In three interviews Miller conducted with Libby -- one before Wilson published his Op-Ed criticizing the administration, and two afterward -- Libby insisted that Wilson's trip was arranged by the CIA, not Bush or Cheney, who he said had no idea what Wilson had found in Africa. Over the course of the three meetings, Libby dished increasingly more dirt on Wilson and his wife: He initially told Miller that Wilson's wife worked for the CIA, and then later revealed that she worked at WINPAC, a CIA unit that dealt with weapons intelligence, nonproliferation and arms control.
It's unclear if Libby mentioned Plame's undercover status during these meetings, but Miller says she assumed that Plame was not undercover. It's also not clear if Libby told Miller Plame's name. The names "Valerie Flame" and "Victoria Wilson" appear in Miller's notebooks, but Miller says Libby did not provide them and, incredibly, she says she can't remember who did.
So is Miller exonerating Libby by insisting he didn't name Plame?
Not really; indeed, it's actually of little importance whether Libby ever uttered the words "Valerie Plame" in his chats with Miller. By pointing out that Joe Wilson's wife worked for the CIA, Libby was clearly identifying Plame even if he wasn't naming her. And identifying an undercover operative to a reporter may constitute a violation of the 1982 Intelligence Identities Protection Act, the law that many observers have long presumed the prosecutor is focusing on.

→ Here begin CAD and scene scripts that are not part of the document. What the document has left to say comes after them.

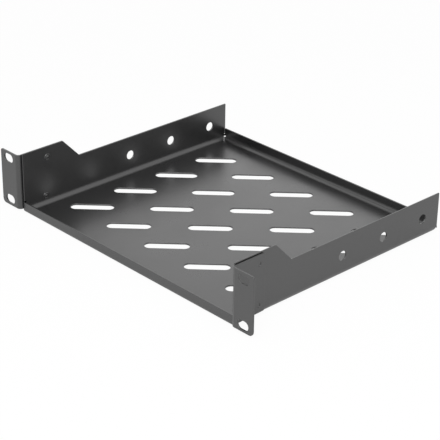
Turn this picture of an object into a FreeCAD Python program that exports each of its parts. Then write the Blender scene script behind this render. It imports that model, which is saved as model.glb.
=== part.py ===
import FreeCAD, Part
import math
import os

# Half-width one-unit cantilever rack shelf, in millimetres.
#
# A folded sheet-steel tray hangs from two folded ear brackets that are
# projection-welded to the outside of its walls.
#
# Frame: the origin is the centre of the four mounting slots, on the rear
# (seating) face of the ears.  +X is to the right seen from the front, +Y goes
# back into the rack and +Z is up.

Vec = FreeCAD.Vector

# ---- rack interface -------------------------------------------------------
panel_width = 254.0          # over both ears: a 10-inch panel
ear_height = 41.4
slot_side_inset = 8.7375     # ear's outer edge to a slot's centre: 236.525 pitch
slot_end_inset = 4.825       # ear's upper or lower edge to a slot's centre: 31.75 pitch
slot_length = 9.6            # along X, end to end
slot_width = 6.4             # clears an M6 cage-nut screw
ear_low_corner = 3.2         # rounding of the ear's outer corners
ear_top_corner = 1.6

# ---- sheet ----------------------------------------------------------------
sheet = 1.2                  # tray thickness
ear_sheet = 1.2              # bracket thickness
wall_bend = 3.8              # inner radius of the wall and rear-lip bends
front_bend = 1.6             # inner radius of the front-lip bend
ear_bend = 1.9               # inner radius of the ear bend

# ---- tray -----------------------------------------------------------------
ear_reach = 19.7             # tray wall's outer face to the ear's outer edge
tray_front = 1.7             # front face of the tray behind the seating face
tray_depth = 194.6           # front face to rear face
shelf_drop = 22.1            # shelf's upper face below the slot centre
front_lip = 6.8              # lip height above the shelf
rear_lip = 8.5
lip_end_gap = 0.6            # lip end to wall, and the slits at the front corners
mitre_gap = 0.15             # slit between the wall's bend and the rear lip's bend
wall_height = 28.6           # above the shelf, behind the raised front
raised_height = 43.7         # above the shelf, at the front
wall_setback = 0.3           # front face of the lip to the raised wall's front edge
raised_depth = 35.8          # tray front to the top of the slope
slope_run = 14.4             # length of the slope
slope_rounding = 1.6
rear_corner_run = 1.6        # cut-off lower rear corner of each wall
rear_corner_rise = 5.6
rear_corner_rounding = 1.5
relief_bore = 2.2            # half-open hole at each end of the rear lip
relief_inset = 0.3           # its centre, in from the lip end
relief_drop = 1.2            # its centre, below the top of the bend

# ---- openings in the tray -------------------------------------------------
vent_columns = 5
vent_rows = 4
vent_front_margin = 40.2     # tray front to the first row's centres
vent_rear_margin = 34.4      # last row's centres to the tray's rear face
vent_side_margin = 27.3      # wall's outer face to the outer column's centres
vent_length = 31.0           # end to end
vent_width = 8.0
vent_angle = 45.0            # from +X towards +Y
side_hole_count = 3
side_hole_pitch = 40.0
side_hole_rear_margin = 16.6  # last hole to the tray's rear face
side_hole_height = 14.1      # above the shelf
side_hole_bore = 6.8

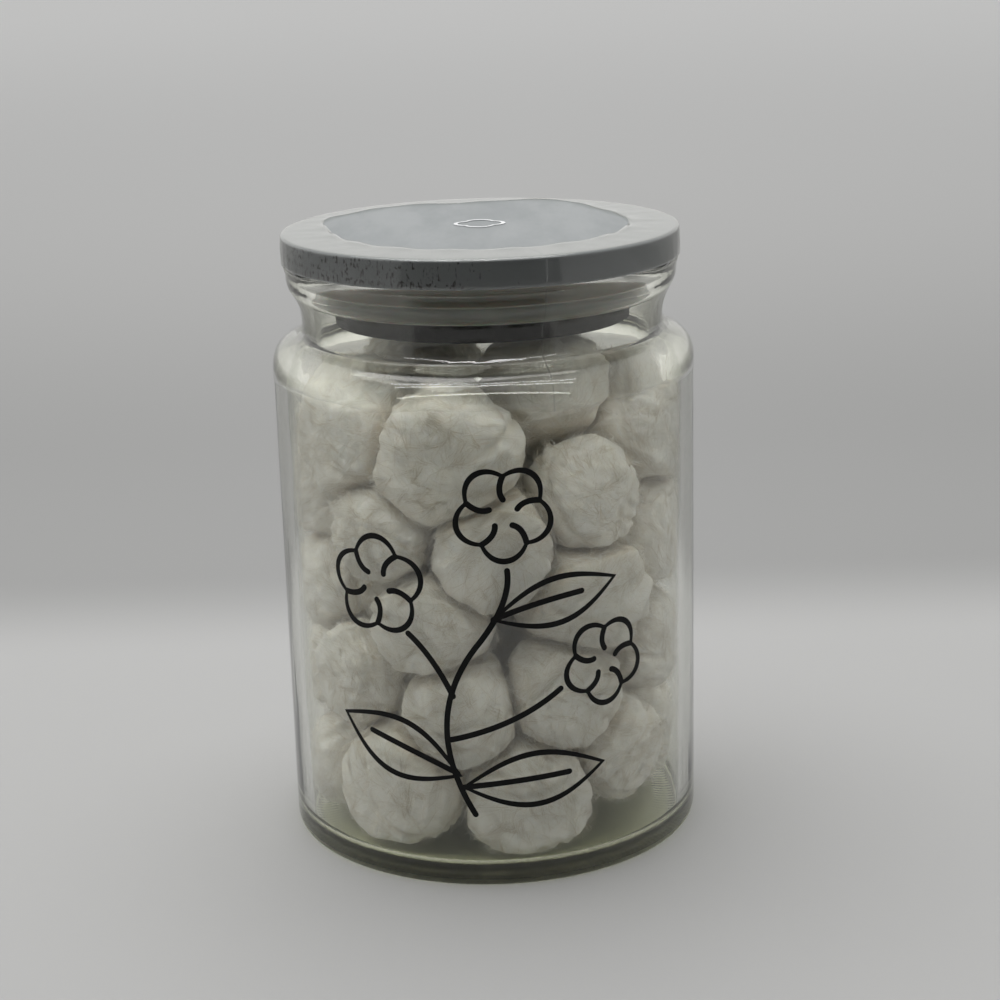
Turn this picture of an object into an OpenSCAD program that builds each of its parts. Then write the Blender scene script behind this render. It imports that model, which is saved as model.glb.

So is Scooter headed for the slammer?
We don't know. To violate the Identities Protection Act, a government official would have to be shown to have disclosed the identity of an agent that he knew was undercover. At the moment, that's the crucial bit of information missing from the public realm: Does Fitzgerald have any evidence showing that Libby knew Plame was undercover at the time he discussed her identity with Miller?